Equaliser DJs and curators
“Both Sides Now is a three-year programme presented by Brighter Sound that was created to support, inspire and showcase women and women identifying people in music across the North of England. Their latest residency programme will take place in Leeds and is led by the brilliant Shiva Feshareki. We're excited that Equaliser’s Carlos will be taking part of this brilliant opportunity alongside some other wonderfully talented artists.”
“I think IWD is a day to celebrate all women, but for me in particular, it’s about women who aren’t afraid to go out and do what they want. Whether that’s pursuing a high flying career, staying at home to be the primary caregiver, or finding a happy balance of both, if you’re doing what is right for you, then that’s worth celebrating. Special shout out to all the women who are fighting to make that possible all over the world as well. ”
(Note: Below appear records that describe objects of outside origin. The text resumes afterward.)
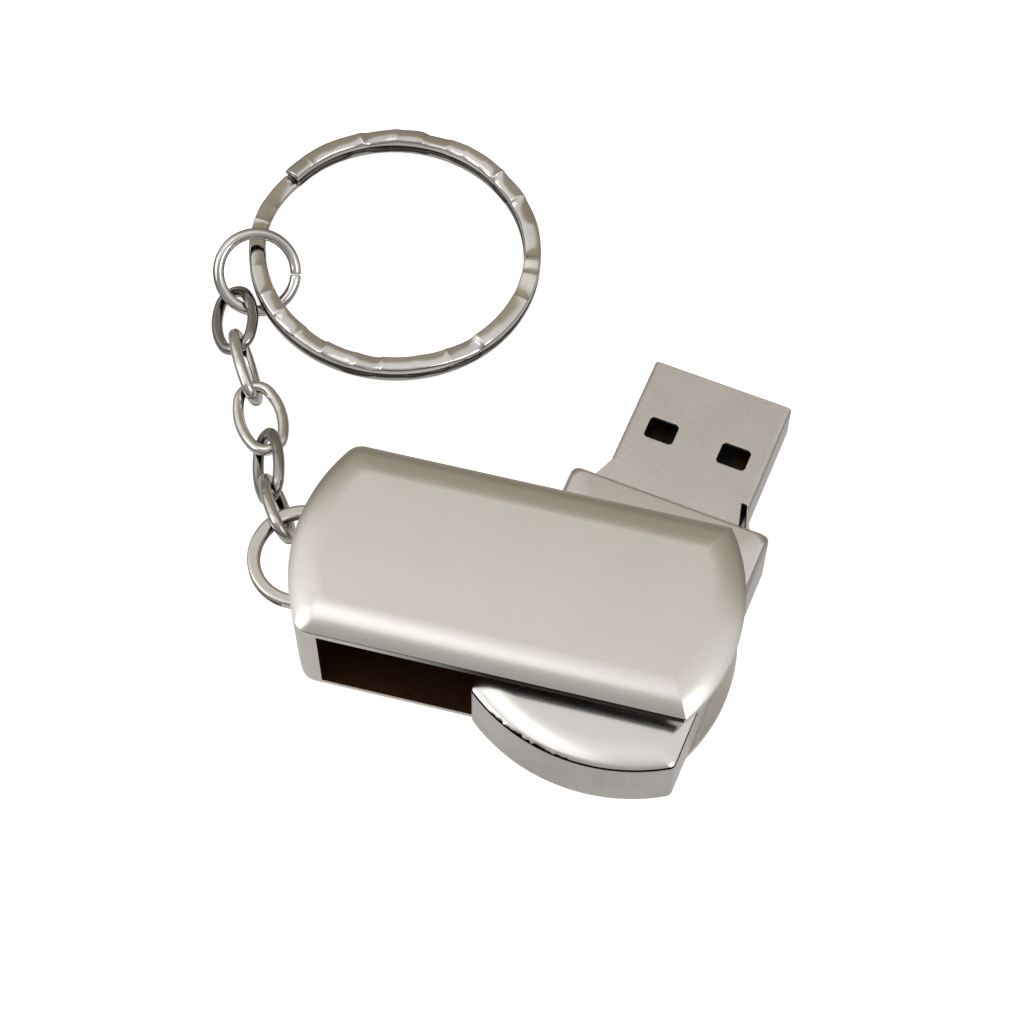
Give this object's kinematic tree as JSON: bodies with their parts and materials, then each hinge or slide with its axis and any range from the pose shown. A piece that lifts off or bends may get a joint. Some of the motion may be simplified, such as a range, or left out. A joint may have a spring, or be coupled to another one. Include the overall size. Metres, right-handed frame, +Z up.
{
  "type": "usb flash drive",
  "caption": "Swivel flash drive: a flat drive body turns inside a rounded metal cover that has an eye, a short oval-link chain, a jump ring and a split key ring.",
  "frame": {"origin": "on the swivel axis at the cover's bottom face, which is the face that lies on the table", "axes": "+Z up along the swivel axis, +X along the cover's length from the eye to the open end, +Y to the side where the plug and the key ring lie at rest"},
  "size_m": [0.0522, 0.0585, 0.0111],
  "materials": {
    "satin_nickel": "satin nickel plate over a cast zinc body",
    "brushed_plate": "fine brushed, satin nickel",
    "steel": "turned, uncoated",
    "nylon": "matt black nylon",
    "polished_lid": "polished with a crowned rear bevel",
    "satin_body": "satin grey plate",
    "plug_steel": "matt nickel plate",
    "black_insulator": "moulded black",
    "contact_plating": "gold flash",
    "board": "green solder mask",
    "chip_resin": "moulded epoxy",
    "can_steel": "drawn can",
    "ceramic_chip": "fired, tinned ends",
    "chain_chrome": "bright nickel wire",
    "ring_chrome": "bright nickel, slightly uneven flats"
  },
  "bodies": {
    "cover": {"cover_frame": "satin_nickel", "top_cap_plate": "brushed_plate", "upper_pivot_rivet": "steel", "lower_pivot_rivet": "steel", "upper_friction_washer": "nylon", "lower_friction_washer": "nylon"},
    "drive": {"body_lid": "polished_lid", "body_tray": "satin_body", "plug_shell": "plug_steel", "plug_insulator": "black_insulator", "plug_contacts": "contact_plating", "circuit_board": "board", "flash_memory_chip": "chip_resin", "controller_chip": "chip_resin", "crystal": "can_steel", "capacitors": "ceramic_chip", "resistors": "chip_resin"},
    "link_1": {"chain_link_1": "chain_chrome"},
    "link_2": {"chain_link_2": "chain_chrome"},
    "link_3": {"chain_link_3": "chain_chrome"},
    "link_4": {"chain_link_4": "chain_chrome"},
    "link_5": {"chain_link_5": "chain_chrome"},
    "jump_ring": {"jump_ring": "chain_chrome"},
    "split_ring": {"split_ring": "ring_chrome"}
  },
  "joints": [
    {"name": "drive_swivel", "type": "hinge", "parent": "cover", "child": "drive", "pos_m": [0, 0, 0.0052], "axis": [0, 0, 1], "continuous": true},
    {"name": "eye_swing", "type": "hinge", "parent": "cover", "child": "link_1", "pos_m": [-0.02834, 0.00146, 0.00551], "axis": [0, 0, 1], "range_deg": [-15, 15]},
    {"name": "link_1_swing", "type": "hinge", "parent": "link_1", "child": "link_2", "pos_m": [-0.03128, 0.00684, 0.00325], "axis": [0, 0, -1], "range_deg": [-10, 10]},
    {"name": "link_2_swing", "type": "hinge", "parent": "link_2", "child": "link_3", "pos_m": [-0.03322, 0.01138, 0.00237], "axis": [0, 0, 1], "range_deg": [-10, 14]},
    {"name": "link_3_swing", "type": "hinge", "parent": "link_3", "child": "link_4", "pos_m": [-0.0352, 0.01479, 0.00231], "axis": [0, 0, -1], "range_deg": [-15, 15]},
    {"name": "link_4_swing", "type": "hinge", "parent": "link_4", "child": "link_5", "pos_m": [-0.0384, 0.02049, 0.00213], "axis": [0, 0, 1], "range_deg": [-15, 15]},
    {"name": "jump_ring_turn", "type": "hinge", "parent": "link_5", "child": "jump_ring", "pos_m": [-0.03859, 0.02704, 0.0023], "axis": [0, 0, 1], "range_deg": [-3, 12]},
    {"name": "split_ring_swing", "type": "hinge", "parent": "jump_ring", "child": "split_ring", "pos_m": [-0.03859, 0.02704, 0.0023], "axis": [0, 0, 1], "range_deg": [-3, 12]}
  ]
}
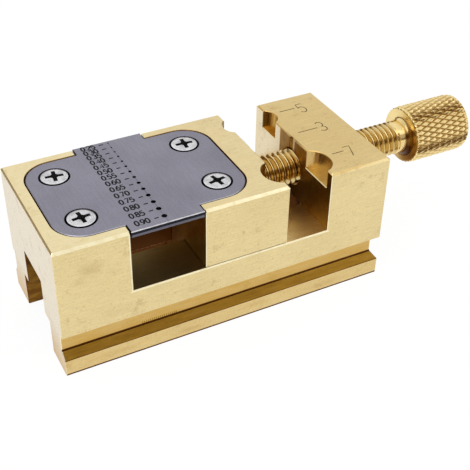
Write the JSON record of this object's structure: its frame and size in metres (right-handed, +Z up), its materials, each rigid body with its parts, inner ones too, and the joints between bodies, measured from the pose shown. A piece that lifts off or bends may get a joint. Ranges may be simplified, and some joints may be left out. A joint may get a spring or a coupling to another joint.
{
  "type": "hand vise",
  "caption": "Small brass hand vise: sliding jaw with steel gauge plates on a slotted block, half-round seats and a knurled thumb screw.",
  "frame": {"origin": "under the middle of the whole closed vise, on the surface that it stands on", "axes": "+X from the fixed block to the knob along the screw, -Y to the front, +Z up out of the gauge plates"},
  "size_m": [0.0804, 0.025, 0.0239],
  "materials": {
    "milled_brass": "fine milled, satin",
    "turned_brass": "turned and knurled, bright",
    "plate_steel": "blue-grey ground steel, matt",
    "bright_screw": "bright plated",
    "dark_steel": "oiled dark steel"
  },
  "bodies": {
    "base": {"vise_body": "milled_brass", "scale_plate": "plate_steel", "scale_plate_screw_front": "bright_screw", "scale_plate_screw_rear": "bright_screw"},
    "jaw": {"moving_jaw": "milled_brass", "jaw_keeper": "milled_brass", "keeper_screw_1": "dark_steel", "keeper_screw_2": "dark_steel", "clamp_plate": "plate_steel", "clamp_plate_screw_front": "bright_screw", "clamp_plate_screw_rear": "bright_screw", "journal_set_screw": "dark_steel"},
    "screw": {"thumb_screw": "turned_brass"}
  },
  "joints": [
    {"name": "jaw_slide", "type": "slide", "parent": "base", "child": "jaw", "axis": [1, 0, 0], "range_m": [0, 0.0073]},
    {"name": "screw_turn", "type": "hinge", "parent": "jaw", "child": "screw", "pos_m": [0, 0, 0.0182], "axis": [1, 0, 0], "range_deg": [0, 2628]}
  ],
  "couplings": [
    {"joint": "screw_turn", "follows": "jaw_slide", "rad_per_m": 6283.2}
  ]
}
“There are so many inspirational women both on and off the stage it’s hard to choose. Aside from the many great women that I work with, I’d have to say Marin Alsop, not only was she the first woman to conduct the Last Night of the Proms, she was also the first female to be made Artistic Director of the Vienna Radio Symphony Orchestra. I can’t believe it took so long for women to start being recognised as great conductors, but someone had to be the first, and she’s very deserving of that.”